As an entrepreneur and designer, Chow has befriended people from all walks of life, including many in the art, fashion and entertainment industries.
Many people have influenced his creations; some were inspired by him; one created a portrait of him sporting a mustache and round glasses, framed inside a bathtub of Mr. Chow’s signature green prawns.
Chow’s own paintings are largely abstract pieces and collages featuring thick layers of paint and unusual materials like gold.
He said he wanted to place “the impossible” and “the irrelevant” together harmoniously and create with a “controlled spontaneity”, which he believes is the essence of his father’s Qi school of Peking Opera.
Earlier this year, Chow’s solo exhibition opened at the Ullens Center for Contemporary Art (UCCA) in Beijing to mark the 120th anniversary of the birth of his father.
For the Shanghai show, Chow created a new series of collages by burning paper and trapping the ashes between the canvas and a protective screen.
Chow compared his own life to a collage, where different elements come together to form one big picture.
He has been a painter, designer, restaurateur and actor. He has appeared in 16 movies including the James Bond classic You Only Live Twice (1967), Jackie Chan’s Rush Hour and Lethal Weapon 4 (both 1998). His sister Tsai Chin appeared as a Bond girl in the same Sean Connery movie, while Chow played bad guy Spectre 4.
Speaking at the exhibition hall in Shanghai, Chow spoke at length about his art and life in a mixture of Shanghai dialect, English and mandarin. As he spoke, he frequently struck dramatic poses. At one point, he removed one of his shoes to illustrate his beliefs about the creation of art.
Chow was born in Shanghai in 1939. Among his fragmented childhood memories, he recalls some turbulent times: flooded streets and armed burglars breaking into his parents’ house.
His first encounter with Peking Opera as a young boy was not exactly pleasant, either. As he walked backstage, he became terrified by the makeup on the faces of the actors.
But as he grew up, the sound of Peking Opera would get into his blood. He was given the same nickname as his father — “Xiao Qi Ling Tong” (The Seven-Year-Old Kid) — a prestigious moniker that Zhou Xinfang earned because his first successful public performance took place when he was only seven.
Chow is Zhou’s fifth child and second son. His mother Qiu Lilin was a liberated woman with one Scottish grandparent. She was welleducated and came from a wealthy family, but eloped with Zhou at a time when actors belonged to the lowest social class in China, next to beggars and prostitutes.

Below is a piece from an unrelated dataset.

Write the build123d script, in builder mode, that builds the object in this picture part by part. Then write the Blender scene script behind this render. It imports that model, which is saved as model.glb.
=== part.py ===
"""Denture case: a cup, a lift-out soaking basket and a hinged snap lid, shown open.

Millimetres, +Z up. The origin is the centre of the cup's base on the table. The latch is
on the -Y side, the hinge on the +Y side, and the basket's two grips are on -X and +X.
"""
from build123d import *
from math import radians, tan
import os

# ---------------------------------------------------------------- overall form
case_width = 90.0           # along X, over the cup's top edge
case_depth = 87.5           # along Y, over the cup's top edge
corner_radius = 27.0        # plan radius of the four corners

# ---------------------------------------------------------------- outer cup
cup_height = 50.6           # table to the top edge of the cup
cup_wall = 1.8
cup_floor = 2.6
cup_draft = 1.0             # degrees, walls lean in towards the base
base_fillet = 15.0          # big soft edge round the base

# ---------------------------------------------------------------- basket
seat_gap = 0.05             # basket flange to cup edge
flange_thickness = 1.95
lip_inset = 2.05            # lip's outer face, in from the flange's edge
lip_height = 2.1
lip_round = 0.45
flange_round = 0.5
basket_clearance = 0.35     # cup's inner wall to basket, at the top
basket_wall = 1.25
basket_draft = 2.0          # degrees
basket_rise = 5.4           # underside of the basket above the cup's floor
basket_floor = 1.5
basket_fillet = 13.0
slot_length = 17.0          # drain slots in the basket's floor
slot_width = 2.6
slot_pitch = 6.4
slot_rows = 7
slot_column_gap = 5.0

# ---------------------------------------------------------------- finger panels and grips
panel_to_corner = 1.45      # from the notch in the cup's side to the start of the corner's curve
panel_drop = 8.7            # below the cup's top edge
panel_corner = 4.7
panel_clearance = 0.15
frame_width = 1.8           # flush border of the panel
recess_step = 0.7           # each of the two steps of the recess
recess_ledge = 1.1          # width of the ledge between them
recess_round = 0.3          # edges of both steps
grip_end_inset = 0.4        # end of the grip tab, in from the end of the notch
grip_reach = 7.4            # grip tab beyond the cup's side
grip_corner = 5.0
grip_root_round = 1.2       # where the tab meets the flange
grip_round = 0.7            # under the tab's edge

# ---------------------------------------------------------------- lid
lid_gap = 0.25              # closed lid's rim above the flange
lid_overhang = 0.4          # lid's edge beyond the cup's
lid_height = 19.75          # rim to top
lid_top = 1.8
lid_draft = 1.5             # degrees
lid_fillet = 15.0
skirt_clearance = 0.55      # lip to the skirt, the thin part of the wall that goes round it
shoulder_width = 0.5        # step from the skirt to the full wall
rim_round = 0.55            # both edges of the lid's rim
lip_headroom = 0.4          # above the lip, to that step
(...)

Qiu managed the business side of Zhou’s career as efficiently and successfully as she ran the house. The family lived in a big house in the former French Concession, with everything taken care of by servants.
It was she who decided to send two of the children, 12-year-old Michael and 17-year Tsai Chin, to study in Britain in the 1950s.

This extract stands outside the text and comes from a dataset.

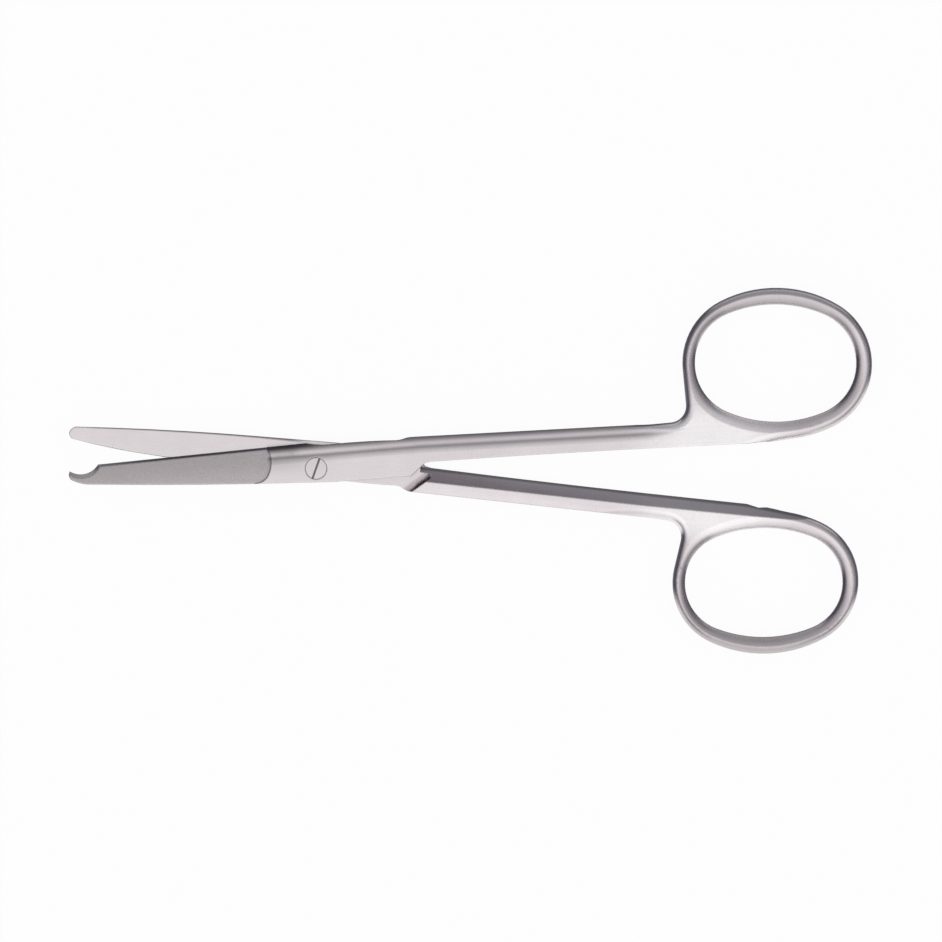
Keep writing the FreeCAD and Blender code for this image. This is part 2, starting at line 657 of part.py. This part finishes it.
def addInnerBevel(body):
    """Bevel from the back ridge across the inner side, which lets the shanks close past each other."""
    def corners(ridge, face, inner):
        return [
            (ridge, f"-({face})"),
            (f"-{inner}", "size.inner_edge_height"),
            ("-size.cut_reach", "size.inner_edge_height"),
            ("-size.cut_reach", f"-{ABOVE}"),
            (ridge, f"-{ABOVE}"),
        ]
    places = (
        ("start", "size.bevel_place", "size.ridge_start", FACE_START, "size.shank_inner_start"),
        ("web", "size.web_start", "size.ridge_end", FACE_END, "size.shank_inner_end"),
        ("end", "size.bevel_end", "size.ridge_end", FACE_END, "0"),
    )
    return cutAlong(body, "inner_bevel", places, corners)


def groundHeight(x, y):
    """Height of the blade's ground outer face at X and Y."""
    span = "(size.blade_length - size.step_place)"
    share = f"((0 - ({x}) - size.step_place) / {span})"
    root = "(size.blade_spine_root - size.blade_edge_root) / (size.lap_outer_start + size.spine_start_offset)"
    atRoot = f"(size.blade_spine_root - {root} * ({y} + size.spine_start_offset))"
    tip = "(size.blade_spine_tip - size.blade_edge_tip) / (size.hook_point_offset + size.spine_end_offset)"
    atTip = f"(size.blade_spine_tip - {tip} * ({y} + size.spine_end_offset))"
    return f"({atRoot} * (1 - {share}) + {atTip} * {share})"


def grindBlade(body, edgePlaces):
    """Ground outer face of the blade, thick at the spine, and the steep bevel of the cutting edge."""
    def face(x):
        ends = ("-size.cut_reach", "size.cut_reach")
        return [(y, groundHeight(x, y)) for y in ends] + [(y, ABOVE) for y in reversed(ends)]
    root = "-size.step_place + size.blade_root + size.cut_margin"
    tip = "-size.blade_length - size.cut_margin"
    cutAlong(body, "ground_face", (("root", root, root), ("tip", tip, tip)), face)

    def bevel(x, edge):
        start = f"({edge} - size.edge_bevel_width)"
        return [
            (start, groundHeight(x, start)),
            (edge, f"{LAP_FACE} + size.edge_land"),
            (f"{edge} + size.cut_margin", f"{LAP_FACE} + size.edge_land"),
            (f"{edge} + size.cut_margin", ABOVE),
            (start, ABOVE),
        ]
    places = [(f"place{number}", x, x, edge) for number, (x, edge) in enumerate(edgePlaces)]
    return cutAlong(body, "edge_bevel", places, bevel)


def lapInner(x):
    """Y of the lap's inner side at X, on from the spine to its widest place."""
    slope = "((size.lap_inner - size.spine_start_offset) / (size.lap_inner_place + size.spine_start))"
    return f"(0 - size.spine_start_offset - ({x} + size.spine_start) * {slope})"


def bladeRoot():
    """Corners of the blade's end, which lies inside the lap."""
    end = "-size.step_place + size.blade_root"
    start = "-size.step_place + size.blade_root / 2"
    return [
        (end, lapInner(end)),
        (end, "size.step_runout"),
        (start, edgeOffset(start)),
    ]


def addHookedBlade(body):
    """Blade with a thin hook and the crescent notch that lifts a stitch."""
    corners = bladeRoot() + [
        (fromTip("size.notch_end"), edgeOffset(fromTip("size.notch_end")), "size.notch_radius", "right"),
        (fromTip("size.hook_point"), "size.hook_point_offset", "size.hook_nose_radius", "left"),
        (fromTip("size.hook_back"), "-size.hook_back_offset", "size.hook_back_radius", "left"),
        (fromTip("size.spine_end"), "-size.spine_end_offset", "size.spine_radius", "left"),
        ("-size.spine_start", "-size.spine_start_offset"),
    ]
    sketch = newSketch(body, "blade_outline", "XY_Plane", ("0", "0", LAP_FACE))
    drawOutline(sketch, "blade", corners)
    extrude(body, "Pad", "blade", sketch, LAP_HEIGHT)
    root = "-size.step_place + size.blade_root"
    tip = fromTip("(size.notch_end - size.cut_margin)")
    grindBlade(body, ((root, edgeOffset(root)), (tip, edgeOffset(tip))))
    return bevelNotch(body)


def arcCentre(first, second, radius):
    """Expressions for the centre of an arc that turns to the left from the second place to the first."""
    across, up = f"({second[0]} - ({first[0]}))", f"({second[1]} - ({first[1]}))"
    chord = f"sqrt({across}^2 + {up}^2)"
    height = f"sqrt({radius}^2 - {chord}^2 / 4)"
    return (
        f"(({first[0]} + ({second[0]})) / 2 + {up} / {chord} * {height})",
        f"(({first[1]} + ({second[1]})) / 2 - {across} / {chord} * {height})",
    )


def bevelNotch(body):
    """Conical bevel around the notch on the blade's outer face, down to a thin edge."""
    notchEnd = (fromTip("size.notch_end"), edgeOffset(fromTip("size.notch_end")))
    point = (fromTip("size.hook_point"), "size.hook_point_offset")
    x, y = arcCentre(notchEnd, point, "size.notch_radius")
    middle = groundHeight(fromTip("(size.notch_end + size.hook_point) / 2"), "0")
    land = f"({LAP_FACE} + size.notch_land)"
    slope = f"(({middle} - {land}) / size.notch_bevel)"
    sketch = newSketch(body, "notch_profile", "XZ_Plane", (x, "0", f"-{y}"))
    drawOutline(sketch, "bevel", [
        ("size.notch_radius / 2", f"{land} - {slope} * size.notch_radius / 2"),
        ("size.notch_radius + 2 * size.notch_bevel", f"{land} + {slope} * 2 * size.notch_bevel"),
        ("size.notch_radius / 2", ABOVE),
    ])
    return revolve(body, "Groove", "notch_bevel", sketch)


def addPlainBlade(body):
    """Blade with a blunt rounded tip."""
    corners = bladeRoot() + [
        (fromTip("size.edge_bend"), "size.edge_straight_offset", "size.belly_radius", "left"),
        (fromTip("size.tip_edge_start"), "size.tip_edge_offset", "size.tip_nose_radius", "left"),
        ("-size.blade_length", "-size.tip_middle_offset", "size.tip_corner_radius", "left"),
        (fromTip("size.tip_spine_end"), "-size.tip_spine_offset", "size.plain_spine_radius", "left"),
        ("-size.spine_start", "-size.spine_start_offset"),
    ]
    sketch = newSketch(body, "blade_outline", "XY_Plane", ("0", "0", LAP_FACE))
    drawOutline(sketch, "blade", corners)
    extrude(body, "Pad", "blade", sketch, LAP_HEIGHT)
    root = "-size.step_place + size.blade_root"
    tip = "-size.blade_length - size.cut_margin"
    places = (
        (root, edgeOffset(root)),
        (fromTip("size.edge_bend"), "size.edge_straight_offset"),
        (tip, "size.tip_bevel_offset"),
    )
    return grindBlade(body, places)


def joins(edge, first, second):
    """True if a level edge on the lap's inner face runs between two places in the plan."""
    box = edge.BoundBox
    if box.ZLength > LEVEL or abs(box.ZMax - worth(LAP_FACE)) > LEVEL or len(edge.Vertexes) != 2:
        return False
    ends = [vertex.Point for vertex in edge.Vertexes]
    for start, end in ((first, second), (second, first)):
        if math.dist(ends[0][:2], start) < NEAR and math.dist(ends[1][:2], end) < NEAR:
            return True
    return False


def relieveLapEnd(body, base):
    """Chamfer under the slanted end of the lap, clear of the other half's hollow."""
    corner = (worth("size.lap_length"), worth("-size.lap_inner_end"))
    end = (worth("size.lap_length + size.lap_end_run"),
           worth("-size.shank_inner_start - size.lap_end_step"))
    return dress(body, "Chamfer", "lap_end_relief", base, "Size", "size.lap_end_relief",
                 lambda edge: joins(edge, corner, end))


def bore(body, name, y, diameter, top, depth):
    """Round hole down from a height."""
    sketch = newSketch(body, f"{name}_circle", "XY_Plane", ("0", "0", top))
    drawCircle(sketch, "hole", "0", y, diameter)
    return extrude(body, "Pocket", name, sketch, depth)


def makeHalf(name, side, addBlade):
    body = doc.addObject("PartDesign::Body", name)
    body.Label = name
    addBow(body, side)
    addWeb(body, side)
    addBlade(body)
    addShankBack(body, side)
    addFront(body, side)
    shoulder = cutShoulder(body)
    relieveLapEnd(body, shoulder)
    addTaper(body)
    addFrontBand(body)
    addBackCrown(body)
    addInnerBevel(body)
    roundOutside(body, side)
    openHole(body, side)
    return body


def makeHookedHalf():
    """Front half: its lap carries the screw's head and turns on the screw."""
    body = makeHalf("hooked_half", "upper", addHookedBlade)
    top = "size.lap_thickness"
    bore(body, "head_seat", "-size.pivot_offset", "size.head_diameter + 2 * size.running_play",
         top, "size.head_height - size.head_proud + size.running_play")
    bore(body, "screw_bore", "-size.pivot_offset", "size.screw_diameter + 2 * size.running_play",
         top, ABOVE)
    return body


def makePlainHalf():
    """Back half: holds the screw's end."""
    body = makeHalf("plain_half", "lower", addPlainBlade)
    bore(body, "screw_bore", "size.pivot_offset", "size.screw_diameter + 2 * size.thread_play",
         "size.lap_thickness", ABOVE)
    return body


def makeScrew():
    """Slotted screw, turned about its axis: head in the front half, end flush with the back."""
    body = doc.addObject("PartDesign::Body", "pivot_screw")
    body.Label = "pivot_screw"
    sketch = newSketch(body, "screw_profile", "XZ_Plane")
    underHead = "size.lap_thickness + size.head_proud - size.head_height"
    top = "size.lap_thickness + size.head_proud"
    dome = "(size.head_diameter^2 / 8 / size.head_proud + size.head_proud / 2)"
    drawOutline(sketch, "screw", [
        ("0", "-size.lap_thickness"),
        ("size.screw_diameter / 2", "-size.lap_thickness"),
        ("size.screw_diameter / 2", underHead),
        ("size.head_diameter / 2", underHead),
        ("size.head_diameter / 2", f"{top} - size.head_proud", dome, "left"),
        ("0", top),
    ])
    revolve(body, "Revolution", "turned_screw", sketch)
    slot = newSketch(body, "slot_outline", "XY_Plane", ("0", "0", top), "size.slot_turn")
    reach, half = "size.head_diameter", "size.slot_width / 2"
    drawOutline(slot, "slot", [
        (f"-{reach}", f"-{half}"), (reach, f"-{half}"), (reach, half), (f"-{reach}", half),
    ])
    extrude(body, "Pocket", "slot", slot, "size.slot_depth")
    return body


def place(body, turnedOver, angle, offset):
    """Put a piece on the screw's axis, with the back of the joint at Z = 0."""
    lift = FreeCAD.Vector(0, offset, worth("size.lap_thickness"))
    over = FreeCAD.Rotation(FreeCAD.Vector(1, 0, 0), 180 if turnedOver else 0)
    swing = FreeCAD.Placement(FreeCAD.Vector(), FreeCAD.Rotation(FreeCAD.Vector(0, 0, 1), angle))
    body.Placement = swing.multiply(FreeCAD.Placement(lift, over))


def faults():
    """Everything in the document that failed or has no sound shape."""
    found = [item.Name for item in doc.Objects if {"Invalid", "Error"} & set(item.State)]
    for item in pieces:
        if item.Shape.isNull() or not item.Shape.isValid() or len(item.Shape.Solids) != 1:
            found.append(item.Label)
    return found


hooked = makeHookedHalf()
plain = makePlainHalf()
screw = makeScrew()
pieces = (hooked, plain, screw)
half = worth("size.opening_angle / 2")
offset = worth("size.pivot_offset")
place(hooked, False, half, offset)
place(plain, True, -half, offset)
place(screw, False, -half, 0)
doc.recompute()

if faults():
    raise RuntimeError(f"these did not come out: {faults()}")
for piece in pieces:
    piece.Shape.exportStep(f"parts/{piece.Label}.step")
    print(f"{piece.Label}: {piece.Shape.Volume:.1f} mm3, {len(piece.Shape.Faces)} faces")
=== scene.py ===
import bpy
import math
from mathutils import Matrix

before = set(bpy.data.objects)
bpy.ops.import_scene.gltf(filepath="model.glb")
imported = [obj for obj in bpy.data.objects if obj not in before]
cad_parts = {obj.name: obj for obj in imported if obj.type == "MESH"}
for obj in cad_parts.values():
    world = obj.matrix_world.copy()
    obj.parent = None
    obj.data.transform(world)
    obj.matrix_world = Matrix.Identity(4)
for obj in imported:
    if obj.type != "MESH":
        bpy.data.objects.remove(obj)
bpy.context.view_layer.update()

# Looks for suture scissors that lie on a white table: satin steel, soft studio light and a camera
# straight above, as in the photograph. Lengths are metres; shader masks work in millimetres.

millimetres = 1000       # in a metre
samples = 6              # of the nodes that round edges and find hollows
reliefDepth = 0.00002    # metres, of the finish at full strength

print("scissors loaded:", ", ".join(sorted(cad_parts)))


# one value in a shader: sums and products of values add Math nodes
class Value:
    def __init__(self, graph, socket):
        self.graph = graph
        self.socket = socket

    def does(self, operation, *others):
        parts = dict(enumerate((self,) + others))
        return self.graph.node("Math", {"operation": operation}, parts)

    def __add__(self, other):
        return self.does("ADD", other)

    def __sub__(self, other):
        return self.does("SUBTRACT", other)

    def __mul__(self, other):
        return self.does("MULTIPLY", other)

    def __rsub__(self, other):
        return self.graph.node("Math", {"operation": "SUBTRACT"}, {0: other, 1: self})

    __radd__ = __add__
    __rmul__ = __mul__

    def size(self):
        return self.does("ABSOLUTE")

    def step(self, low, high):
        # 0 up to low, 1 from high on, eased between them; low may be the larger
        ends = {"Value": self, "From Min": low, "From Max": high}
        return self.graph.node("MapRange", {"interpolation_type": "SMOOTHSTEP"}, ends)

    def along(self, start, end, first, last):
        # straight from first to last as the value goes from start to end
        ends = {"Value": self, "From Min": start, "From Max": end, "To Min": first, "To Max": last}
        return self.graph.node("MapRange", None, ends)

    def follow(self, points):
        # height of a line through the points at this value, level past its ends
        height = points[0][1]
        for (start, low), (end, high) in zip(points, points[1:]):
            height = self.along(start, end, 0.0, high - low) + height
        return height

    def other(self, name):
        return Value(self.graph, self.socket.node.outputs[name])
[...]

Tsai Chin was admitted by the Royal Academy of Theatre in London. She later became famous for her theater performance of The World of Susie Wong, based on Richard Mason’s classic 1957 novel.

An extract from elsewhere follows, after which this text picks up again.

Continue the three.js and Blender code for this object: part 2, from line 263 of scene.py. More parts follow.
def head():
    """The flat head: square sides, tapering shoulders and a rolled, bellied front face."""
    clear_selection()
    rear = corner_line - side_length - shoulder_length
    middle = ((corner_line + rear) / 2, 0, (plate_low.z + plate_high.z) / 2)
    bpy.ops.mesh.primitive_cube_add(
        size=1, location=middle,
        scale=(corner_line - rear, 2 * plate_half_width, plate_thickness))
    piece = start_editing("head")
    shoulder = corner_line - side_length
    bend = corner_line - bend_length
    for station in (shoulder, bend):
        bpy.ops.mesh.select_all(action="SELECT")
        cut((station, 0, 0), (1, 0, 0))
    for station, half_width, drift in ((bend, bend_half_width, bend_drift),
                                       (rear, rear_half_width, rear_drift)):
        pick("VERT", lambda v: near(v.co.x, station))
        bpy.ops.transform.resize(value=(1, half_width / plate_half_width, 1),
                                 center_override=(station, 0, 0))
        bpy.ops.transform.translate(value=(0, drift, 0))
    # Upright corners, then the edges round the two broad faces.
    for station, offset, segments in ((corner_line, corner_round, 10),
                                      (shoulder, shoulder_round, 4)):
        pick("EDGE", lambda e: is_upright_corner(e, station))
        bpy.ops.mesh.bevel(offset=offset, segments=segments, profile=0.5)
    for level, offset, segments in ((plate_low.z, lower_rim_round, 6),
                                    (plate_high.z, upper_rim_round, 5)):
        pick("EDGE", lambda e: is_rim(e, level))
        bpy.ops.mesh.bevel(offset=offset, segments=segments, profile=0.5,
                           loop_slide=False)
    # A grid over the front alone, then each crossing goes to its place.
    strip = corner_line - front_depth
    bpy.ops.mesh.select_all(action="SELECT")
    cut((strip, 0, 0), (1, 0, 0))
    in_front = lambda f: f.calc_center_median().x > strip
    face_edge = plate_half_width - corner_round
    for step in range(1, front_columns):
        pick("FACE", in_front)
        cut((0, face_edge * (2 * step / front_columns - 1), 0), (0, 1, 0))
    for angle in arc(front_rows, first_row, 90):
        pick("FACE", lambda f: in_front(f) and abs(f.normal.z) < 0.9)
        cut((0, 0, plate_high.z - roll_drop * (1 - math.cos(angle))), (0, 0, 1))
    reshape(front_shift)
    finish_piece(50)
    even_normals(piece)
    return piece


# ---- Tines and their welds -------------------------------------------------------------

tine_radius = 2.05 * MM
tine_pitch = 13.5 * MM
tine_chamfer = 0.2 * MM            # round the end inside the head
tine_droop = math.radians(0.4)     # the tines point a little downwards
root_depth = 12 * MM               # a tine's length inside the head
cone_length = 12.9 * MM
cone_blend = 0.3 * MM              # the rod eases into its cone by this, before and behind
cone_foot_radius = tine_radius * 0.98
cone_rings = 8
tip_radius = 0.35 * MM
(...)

Chow was traumatized by his first few years at an English boarding school. He suffered from asthma as a child and was spoiled by his parents.
In England, all the comforts of home were taken from him and the shock was so acute that for a long time “I couldn’t get anything right,” he said. He later spent time at a vicarage for troubled boys.
Chow said this mixed history ultimately provided him with all the ingredients he needed to be an artist.
He studied architecture at Saint Martin’s School of Art in London. One of his first design projects was the Hawes hairdressing salon in Sloane Ave, Kensington, and he went on to create a number of boutiques and restaurants.
In the 1980s, he was asked by Giorgio Armani to design the fashion brand’s boutiques in New York and, later, Las Vegas.
Although Chinese food has always been popular, most of what was available in England at that time was fairly simple and cheap. Chow wanted to show his adopted country the finest food from China.
He chose to serve Beijing cuisine, which was originally created to please Chinese royalty and aristocrats in the Forbidden City.
He designed the restaurant in a classy way, hired good-looking waiters and put a strong emphasis on good service.
“I wanted our customers to respect my people, my country and my culture,” he said.
While he believes being an artist is the noblest of professions, he also wants to be remembered for his Mr. Chow restaurants, he said.